In the example in the companion Notebook, we’ve gone a little further and used the cluster size as an indicator of the relative rarity of that process. From more than 40,000 processes, we’ve ended up with just fewer than 300 processes with distinctive patterns (including some large clusters of many thousands of events). More interestingly, we can use this data to calculate the average rarity of all processes in each logon session.
Figure 6-23 shows a plot of logon sessions and their mean process rarity value. We can see that we have a handful of sessions that are doing something unusual and that we should examine these for signs of malicious behavior.
It is often useful to be able browse through two or more linked data sets that have a parent-child relationship. Some examples might be
Browsing through a list of IPs and seeing which hosts and protocols they were communicating with
Browsing through accounts or logon sessions and viewing the processes run by that account
Using pandas, ipywidgets and a bit of interactivity, we can easily set this up. We need a data set that gives us the list of “keys” that we want to use as a selector. We will link this to our detailed data set displaying the subset of this data that matches the selected key. It’s easier to see than describe; the code and controls are shown in Figure 6-24.
In the companion Notebook, you can see the steps we took to prepare the data from the Azure Network flow log. We extracted the unique values from the Layer 7 protocol field as our key. We use this to populate the ipywidgets Select
control. The widgets.interactive function on the last line tells the widget to call a function (view_flows) each time the selection changes. The view_flows function simply filters our main data set using the selected key and displays the resulting pandas DataFrame.

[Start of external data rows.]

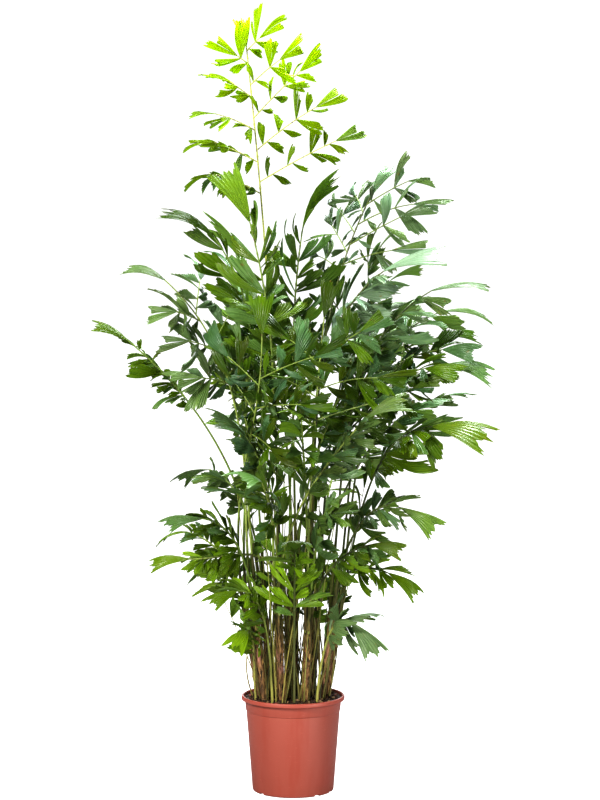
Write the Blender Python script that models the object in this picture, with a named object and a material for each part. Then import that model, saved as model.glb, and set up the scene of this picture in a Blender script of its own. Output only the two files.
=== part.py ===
"""Potted fishtail palm: a clump of fibrous canes and fishtail fronds in a plastic nursery pot.

Metres, +Z up. The origin is the middle of the pot's underside, and the plant's front faces -Y.
"""

import math
import random

import bmesh
import bpy
from mathutils import Matrix, Vector
from mathutils.bvhtree import BVHTree

UP = Vector((0.0, 0.0, 1.0))
GAP = 0.0003  # left between two pieces that touch
WELD = 0.00001

# Pot
POT_SEGMENTS = 32
POT_HEIGHT = 0.228
POT_FLOOR = 0.003
POT_WALL = 0.0028
POT_BASE_RADIUS = 0.0965
POT_WALL_RADIUS = 0.1148  # just under the rim
POT_BAND_HEIGHT = 0.024  # the slightly wider band below the rim
POT_BAND_STEP = 0.0015
RIM_RADIUS = 0.123
RIM_MOUTH_RADIUS = 0.1170
RIM_HEIGHT = 0.0105
RIM_ROUND = 0.002
MOUTH_BOTTOM = POT_HEIGHT - RIM_HEIGHT - RIM_ROUND  # where the inside starts to flare
BASE_CHAMFER = 0.004
DRAIN_ANGLES = (-51, 37, 68, 129, 217, 248)  # degrees from the front, round to the right
DRAIN_WIDTH = 0.016
DRAIN_HEIGHT = 0.004
DRAIN_DEPTH = 0.016

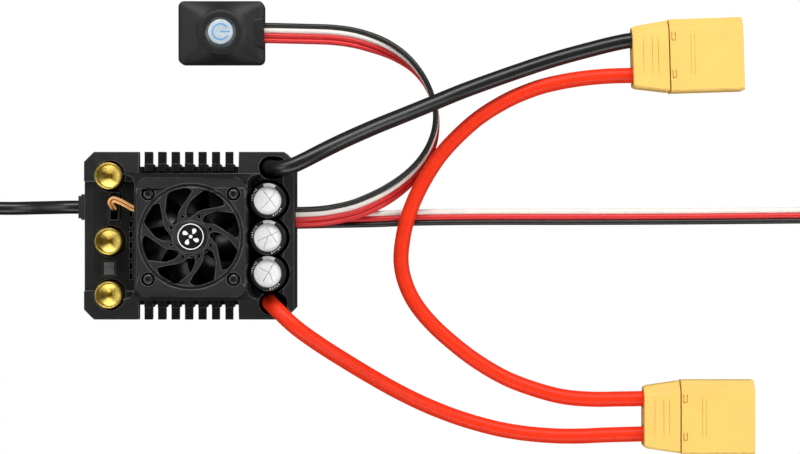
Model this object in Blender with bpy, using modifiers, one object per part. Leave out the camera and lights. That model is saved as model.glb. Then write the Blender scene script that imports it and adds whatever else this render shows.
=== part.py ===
"""Electronic speed controller for a large brushless model-car motor.

A plastic case in two halves holds a finned heat sink, the power and control
boards, three bullet sockets for the motor leads and three capacitors.  A 30 mm
fan blows down onto the fins under a guard with swirled openings.  Two twin-pin
battery connectors are wired in series, and a push-button switch, a receiver
lead and a motor sensor cable leave the case.

Frame: origin at the centre of the case's base, +X towards the battery leads,
+Z up.  Sizes are written in millimetres and scaled by MM.
"""
from math import atan2, cos, hypot, pi, radians, sin

import bmesh
import bpy
from mathutils import Matrix, Vector

MM = 0.001
GAP = 0.3                    # clearance between pieces that touch

# ---------------------------------------------------------------- case
CASE_HALF_LENGTH = 30.2
CASE_HALF_WIDTH = 24.1
CASE_CHAMFER = 2.9
WALL = 1.6
SEAM_Z = 10.0                # where the tray meets the cover
DECK_Z = 24.0
EAVES_Z = 22.0               # outer edge of the sloping deck
PLATEAU_Z = 34.0             # the square tower around the fan
LEFT_PANEL_Z = 21.4

# ---------------------------------------------------------------- side windows and fins
WINDOW_HALF = 14.3           # half of the window's length along X
WINDOW_Y = 19.9              # the window is open right through outside this
NOTCH_HALF = 16.9            # the window's half length below the cover's rim
RIM_Z = 19.2                 # lowest z of that rim
FIN_COUNT = 7
FIN_PITCH = 3.87
FIN_THICKNESS = 2.45
FIN_FOOT_THICKNESS = 1.3     # the fins taper downwards outside the cover
FIN_TOP = 22.2
FIN_FOOT = 14.5
SINK_PLATE = (7.0, 9.7)      # lowest and highest z of the heat sink's plate
LEDGE = (18.0, 20.0)         # the cover's ledge behind the fin ends

# ---------------------------------------------------------------- fan
FAN_X, FAN_Y = 1.8, -0.2
FAN_HALF = 15.0
FAN_BORE = 14.3
FAN_FRAME_Z = (27.5, 34.0)
GUARD_Z = (34.3, 37.0)
GUARD_CENTRE = (1.8, -0.4)
GUARD_HALF = (15.4, 16.8)
FAN_SCREW_PITCH = 24.0
GUARD_OPENINGS = 8
ROTOR_BLADES = 7
BLADE_TIP = 13.6
HUB_RADIUS = 6.6
HUB_TOP = 33.4
BADGE_RADIUS = 4.6
SCREW_BORE = 1.2
SCREW_HEAD_RADIUS = 1.57
SCREW_SHANK_RADIUS = 0.85

# ---------------------------------------------------------------- sockets and capacitors
SOCKET_X = -22.6
SOCKET_YS = (17.1, -1.6, -16.9)
SOCKET_RADIUS = 3.87
SOCKET_BORE = 3.25
SOCKET_TOP = 27.0
CAPACITOR_X = 23.0
CAPACITOR_YS = (10.0, -0.5, -10.7)
CAPACITOR_RADIUS = 5.1
CAPACITOR_TOP = 30.0
WELL_RADIUS = 6.0
SOCKET_HOLE_RADIUS = 4.45
WIRE_HOLE_YS = (19.5, -19.4)
MOSFET_BANK_YS = (11.0, 0.0, -11.0)
POWER_BOARD_Z = (3.0, 4.6)
CONTROL_BOARD_Z = (14.6, 16.0)

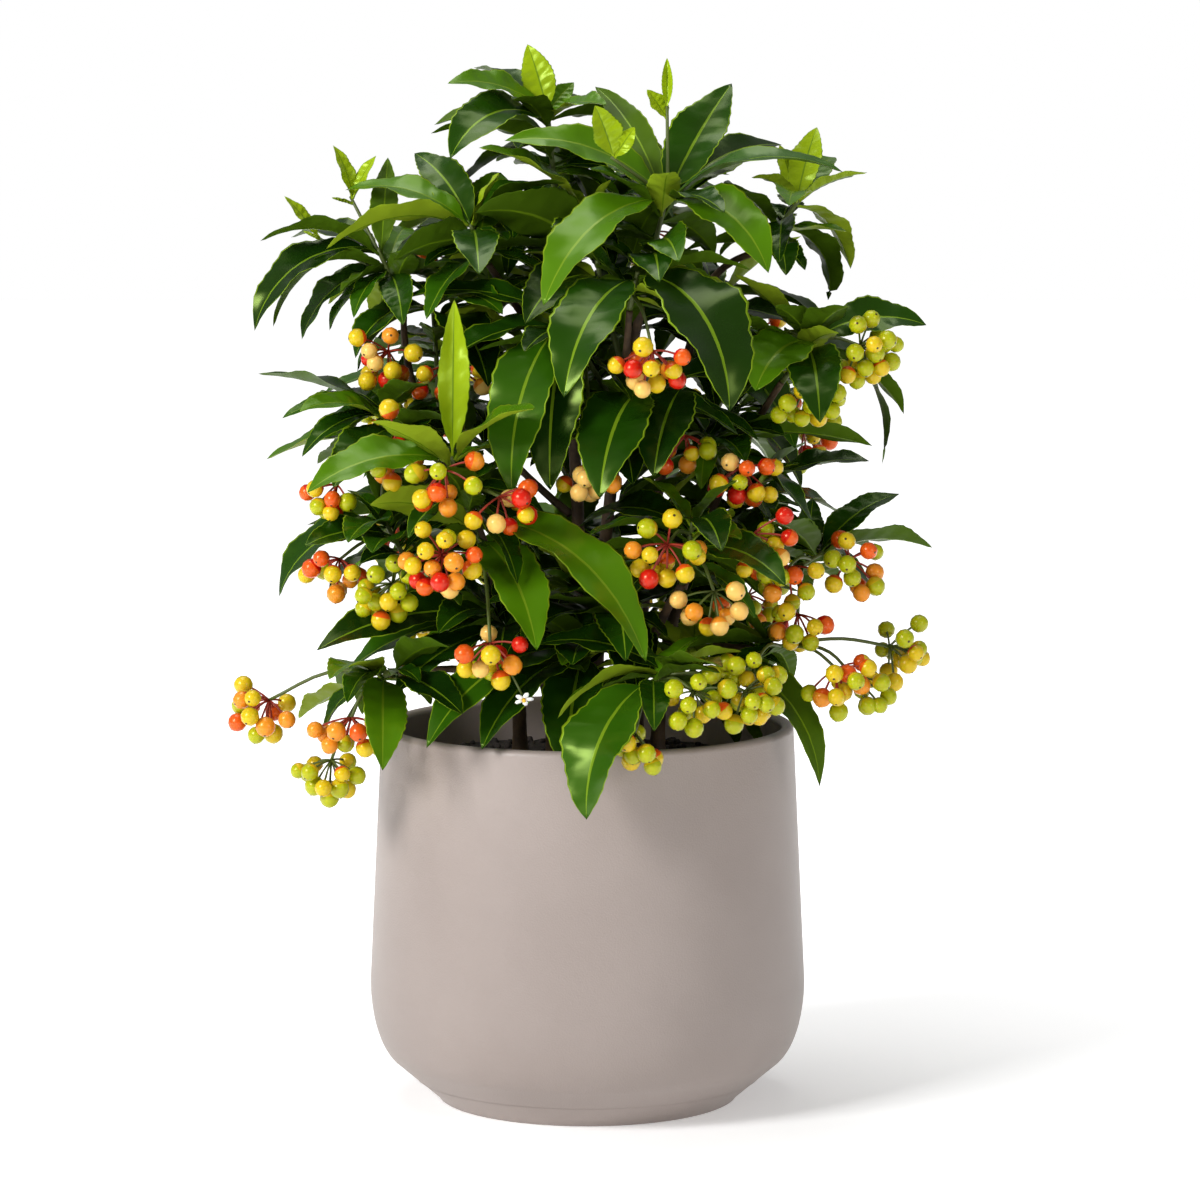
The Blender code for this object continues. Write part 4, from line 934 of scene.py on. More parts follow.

I find that I use this simple construct in many places.
We can re-use the same code pattern to display something a bit more visually appealing than a list of data. Here we are taking the same subset of IP addresses, keyed by protocol, looking up the location of the IP address use Maxmind GeoLite and displaying it using the popular folium package. Figure 6-25 shows the code and output that displays the geolocations of the IP addresses that were communicating over the selected L7Protocol.
The GeoLite data and folium are both wrapped in msticpy classes to make their use more convenient.

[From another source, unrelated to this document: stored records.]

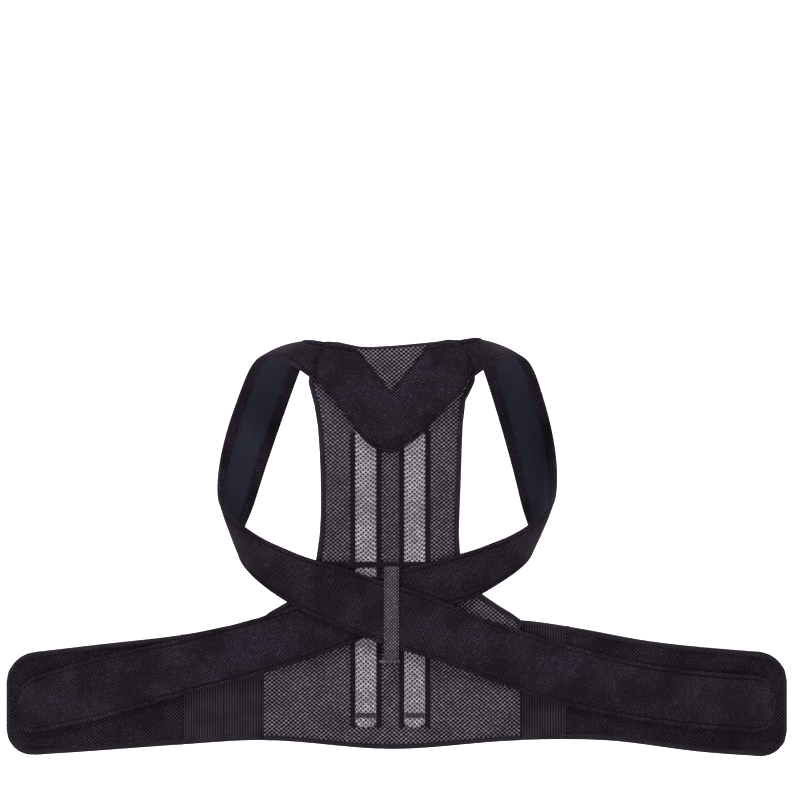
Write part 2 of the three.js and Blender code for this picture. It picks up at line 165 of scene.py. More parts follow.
def smooth_through(places: Array, values: Array) -> Curve:
    """A curve through points, cubic between each pair, with the slope of its neighbours' chord at each.

    Args:
        places: increasing positions, shape (n,).
        values: the values there, shape (n,) or (n, k).

    Returns:
        A function of an array of positions.
    """
    places = np.asarray(places, float)
    values = np.asarray(values, float)
    slopes = np.gradient(values, places, axis=0)

    def at(where: Array) -> Array:
        """The curve's values: Hermite cubics between the points."""
        where = np.clip(np.asarray(where, float), places[0], places[-1])
        cell = np.clip(np.searchsorted(places, where, side="right") - 1, 0, len(places) - 2)
        width = places[cell + 1] - places[cell]
        t = (where - places[cell]) / width
        if values.ndim > 1:
            width, t = width[..., None], t[..., None]
        h00, h10 = 2 * t**3 - 3 * t**2 + 1, t**3 - 2 * t**2 + t
        h01, h11 = -2 * t**3 + 3 * t**2, t**3 - t**2
        low, high = values[cell], values[cell + 1]
        return h00 * low + h10 * width * slopes[cell] + h01 * high + h11 * width * slopes[cell + 1]

    return at


def eased(points: Array, reach: int = 9) -> Array:
    """A path with its corners rounded: each point is the mean of its neighbours under one wave of a cosine.

    Args:
        points: the path, shape (n, 3), at even steps.
        reach: how many points on each side count.

    Returns:
        The path, which keeps its two ends.
    """
    weight = np.hanning(2 * reach + 3)[1:-1]
    before = 2 * points[0] - points[reach:0:-1]
    after = 2 * points[-1] - points[-2:-reach - 2:-1]
    padded = np.concatenate([before, points, after])
    return np.stack([np.convolve(column, weight / weight.sum(), "valid") for column in padded.T], axis=1)


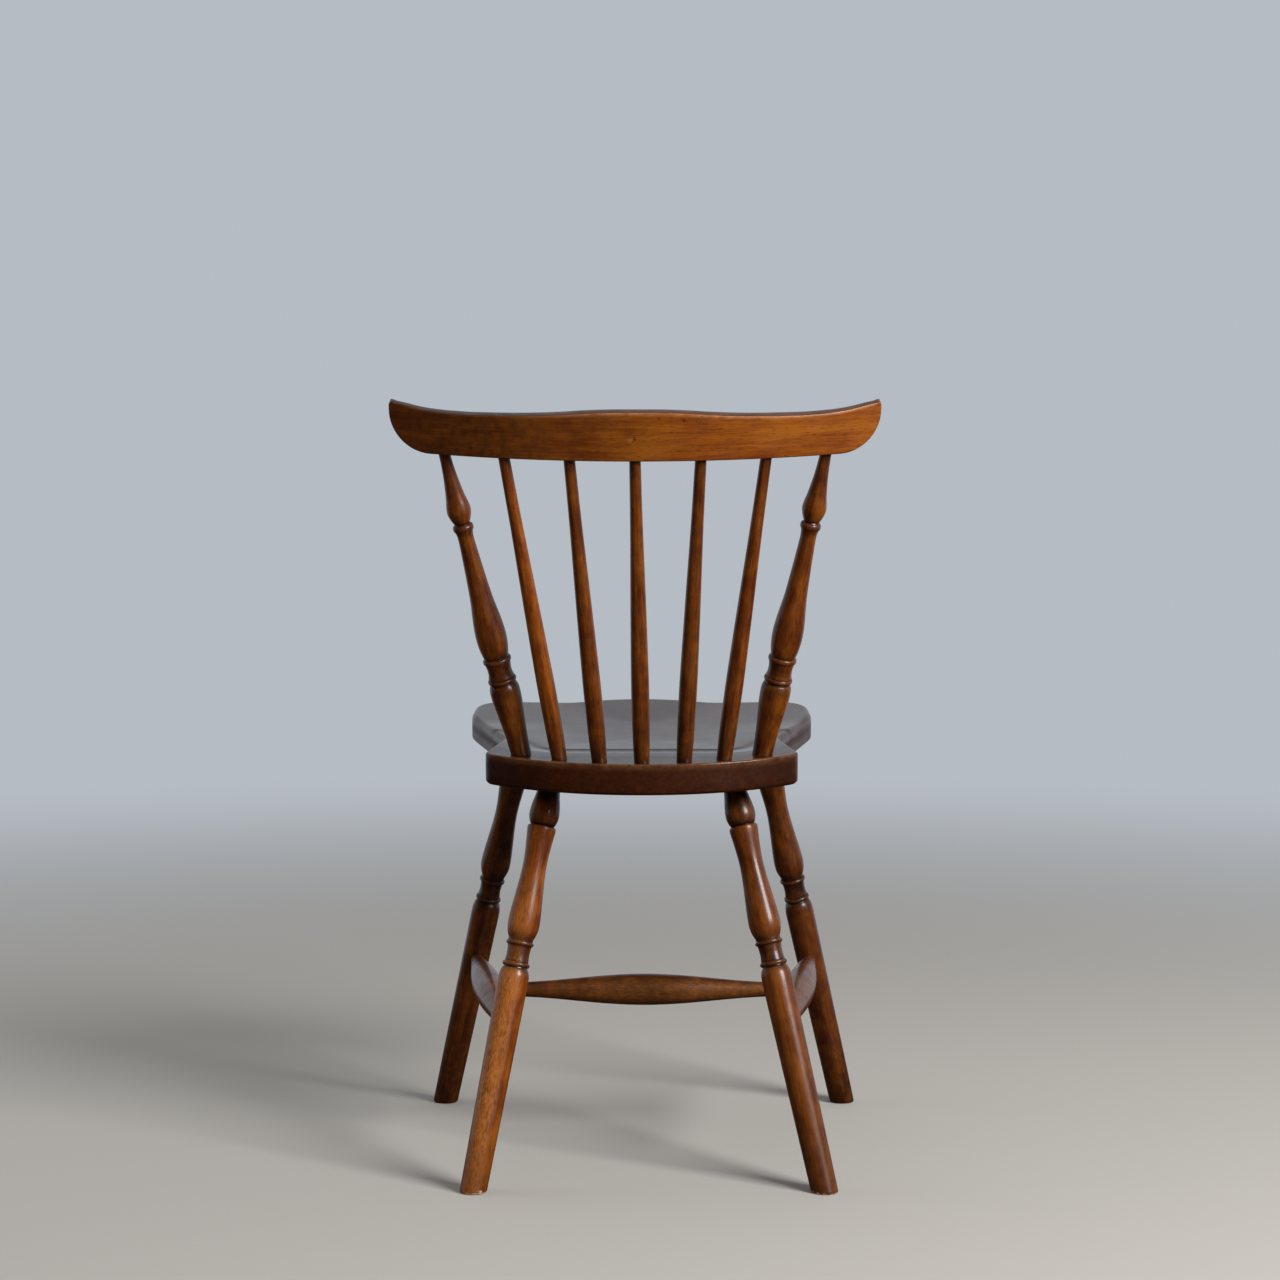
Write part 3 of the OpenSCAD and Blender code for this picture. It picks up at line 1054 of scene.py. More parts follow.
@dataclass(frozen=True)
class Turnery:
    """The turner's patterns, in millimetres along a stick and across it."""

    seat_socket: float = 22
    rail_socket: float = 22
    foot: float = 27.6
    leg_tenon: float = 23
    post_base: float = 21
    spindle_base: float = 16
    top_tenon: float = 11.6
    swell: float = 34
    past_axis: float = 4

    def leg(self, length: float) -> list[Pair]:
        """Draws a leg, down from the underside of the seat.

        Args:
            length: The distance from the seat to the floor along it.

        Returns:
            Pairs of a distance along it and a diameter.
        """
        return [
            (-self.seat_socket, self.leg_tenon),
            *smooth_run([
                (5.5, self.leg_tenon), (15, 24.6), (28, 29.6), (38, 31.6), (45, 29), (49.5, 24.6)]),
            *smooth_run([
                (50.4, 28.2), (51.2, 29.5), (52.6, 30.1), (56, 29.8), (66, 27.8), (80, 25.6), (93, 25),
                (108, 26.6), (126, 29.8), (142, 32.6), (154, 33.4), (162, 31), (168.6, 26)], 6),
            *bead(173.6, 4.4, 25.6, 28.8),
            *smooth_run([(176.2, 25), (181, 24), (186, 23.7), (192.6, 25)]),
            *bead(195.8, 4.8, 25, 28.7),
            *smooth_run([(199.4, 25.4), (202, 28.6), (207, 31.2), (214, 32)]),
            *[(214 + (length - 214) * k / 24, 32 + (self.foot - 32) * k / 24) for k in range(1, 25)],
            (length + self.foot / 2, self.foot)]

    def post(self, length: float) -> list[Pair]:
        """Draws a back post, up from the top of the seat.

        Args:
            length: The distance from the seat to the rail along it.

        Returns:
            Pairs of a distance along it and a diameter.
        """
        return [
            (-self.seat_socket, self.post_base), (4, self.post_base),
            *smooth_run([
                (5, self.post_base), (30, 24.4), (58, 30.2), (72, 31.2), (77.4, 29.4), (80, 27)]),
            *bead(84.2, 4.6, 26.4, 29.6),
            *smooth_run([(87.4, 27), (92, 25), (97, 24.8), (103, 26.4)]),
            *bead(106.4, 5.4, 26, 29.4),
            *smooth_run([
                (110.4, 25.4), (114, 27.4), (122, 30.2), (134, 31.6), (147, 30), (160, 27), (176, 23.2),
                (197, 20.4), (219, 18), (236, 16.4), (243.5, 16.6), (247, 18)], 6),
            *bead(251.4, 7, 17.6, 21.1),
            *smooth_run([
                (256.2, 15.6), (260, 19.6), (268, 24.4), (275, 23.6), (284, 20), (295, 16.8),
                (308, 13.8), (320, 12.2), (length - 2, self.top_tenon)], 6),
            (length + self.rail_socket, self.top_tenon)]

    def spindle(self, length: float) -> list[Pair]:
        """Draws a plain spindle, up from the top of the seat.

        Args:
            length: The distance from the seat to the rail along it.

        Returns:
            Pairs of a distance along it and a diameter.
        """
        return [
            (-self.seat_socket, self.spindle_base), (3, self.spindle_base),
            *smooth_run([
                (3.5, self.spindle_base), (30, 17.6), (75, 18.4), (115, 17.6), (165, 16), (210, 14.3),
                (255, 12.7), (length - 2, self.top_tenon)], 10),
            (length + self.rail_socket, self.top_tenon)]

    def stretcher(self, length: float, hold: float, tenon: float, fullness: float) -> list[Pair]:
        """Draws a stretcher that swells to its middle.

        Args:
            length: The distance between the axes that hold it.
            hold: How far its ends keep the tenons' diameter.
            tenon: The tenons' diameter.
            fullness: How slowly it swells from its ends; 1 is a plain bow.

        Returns:
            Pairs of a distance along it and a diameter.
        """
        steps = 72
        swelled = [
            (hold + (length - 2 * hold) * k / steps,
             tenon + (self.swell - tenon) * math.sin(math.pi * k / steps) ** fullness)
            for k in range(steps + 1)]
        return [(-self.past_axis, tenon), *swelled, (length + self.past_axis, tenon)]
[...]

For more information on Maxmind GeoLite, see https://dev.maxmind.com. For more details of the folium package, see https://python-visualization.github.io/folium.
This chapter has just scratched the surface of Jupyter Notebooks and Python. We have published a series of blogs and technical articles on the use of Notebooks with Azure Sentinel. I encourage you to read those documents and play around with Notebooks referenced in the blogs and available on the Azure Sentinel site.

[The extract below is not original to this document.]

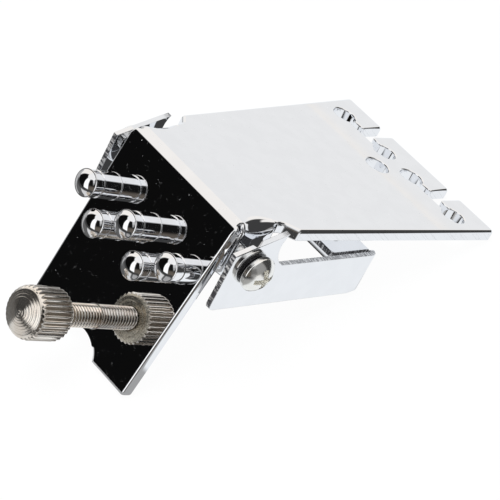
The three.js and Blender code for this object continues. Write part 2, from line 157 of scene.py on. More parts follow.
def rim(thickness, upper, lower):
    """Steps (inset, height, tilt) across the rim, from the lower face to the upper one."""
    steps = []
    for k in range(RIM_STEPS + 1):
        tilt = QUARTER_TURN * (k / RIM_STEPS - 1)
        height = -thickness / 2 + lower * (1 + math.sin(tilt))
        steps.append((lower * (1 - math.cos(tilt)), height, tilt))
    for k in range(RIM_STEPS + 1):
        tilt = QUARTER_TURN * k / RIM_STEPS
        height = thickness / 2 - upper * (1 - math.sin(tilt))
        steps.append((upper * (1 - math.cos(tilt)), height, tilt))
    return steps


print("a rim has", len(rim(2.0, 0.6, 0.2)), "steps")


# %% Build a flat blank
def fill(bm, rings, upward):
    """One face of the sheet: the outline's ring with the holes' rings left open."""
    edges = []
    for ring in rings:
        edges += [bm.edges.get((ring[i - 1], ring[i])) for i in range(len(ring))]
    for face in bmesh.ops.triangle_fill(bm, edges=edges, use_beauty=True)["geom"]:
        if isinstance(face, bmesh.types.BMFace):
            face.normal_update()
            if (face.normal.z > 0) != upward:
                face.normal_flip()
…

Azure Sentinel Technical Community blogs can be found at https://aka.ms/azuresentinelblog. For more generic guidance about the use of Jupyter Notebooks, there is a vast repository of documents, videos, and code samples out there that make learning about Jupyter a relatively painless and cheap venture.
Notebooks might appear to be a specialized tool; they were invented by and for scientists, after all! However, they are an incredibly useful tool for hunters and investigators with some development and data skills. You can build up your investigation step by step, and when it’s done, the Notebook is also your investigation documentation and report.
Pre-built Notebooks can also be used by analysts with no coding knowledge—possibly even by managers! Some of our Entity Explorer Notebooks are intended for this kind of use; you just open them, paste in an account name or IP address, and run the Notebook to get your security analysis. It’s a challenge to build Notebooks that are not daunting to people with no coding background, but this is certainly a goal we are striving toward.
One of the main things lacking when we first started using Notebooks with Azure Sentinel was a set of tools and libraries that supported cybersecurity hunting and exploration. The msticpy package brings together some of the capabilities that we’ve found useful in our security work. We will certainly keep adding to and improving the functionality of this package. My hope is that others who recognize the power that Notebooks bring to cybersecurity will begin contributing Python tools into the open-source community. Better packages and tools mean fewer lines of intimidating code in the Notebook, more reuse, and a simpler experience for both builders and users of Notebooks.
The Azure Sentinel GitHub repository is the home for the Notebooks that we have built. We welcome comments, corrections, and improvements to these. You can submit them directly as a pull request.